Doubt. It is a writer’s worst enemy. Collect your rejection letters and then start a bonfire. Learn what you can from mentors, experts and bestsellers, and then do better. Take criticism into consideration but never let it dampen your own fire, and be prepared to fight for it.
How have you changed as a writer over the years?
I cringe when I think of the highly romanticized drivel I used to write, like Jean Paul Sartre says in Nausea: “scribbling like a little girl with a nice new notebook.” But, we all have to go through it I suppose. I am a better writer now because I have come to appreciate that my vision is great, my style is unique and important, BUT there are rules to the craft of writing. And even if you choose to break those rules, you better know them first and that it is a conscious decision and not just an oversight. I read more widely and I study every day. If there is a sentence I like, I write it out in my own handwriting and pull it apart.
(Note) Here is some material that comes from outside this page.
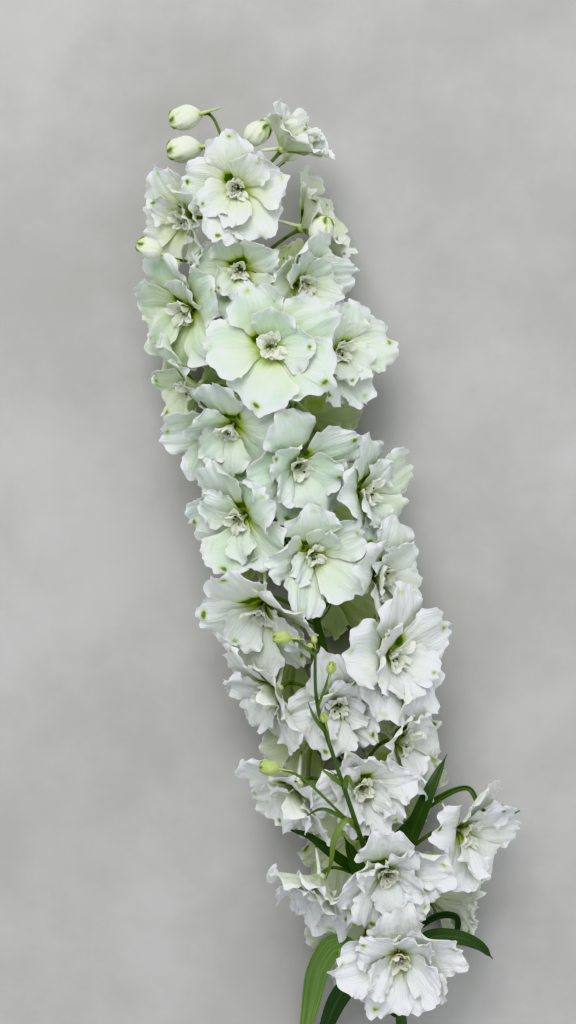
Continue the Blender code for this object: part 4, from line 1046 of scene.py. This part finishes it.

If there is someone writing in a style similar to mine, I read them and find where we intersect and where we part and make sure that what we do similarly—I am doing it better. Most importantly, I trust my writing self, that’s the biggest change. Don’t get me wrong, I love a good editor—I just had the absolute pleasure of working with New York Times bestseller Eden Robinson on Girl Who Grew a Galaxy. I take direction, but also trust the direction I take and I always give merit to the original thought. In the past, I would crumble and cave under advice and criticism and it never worked out.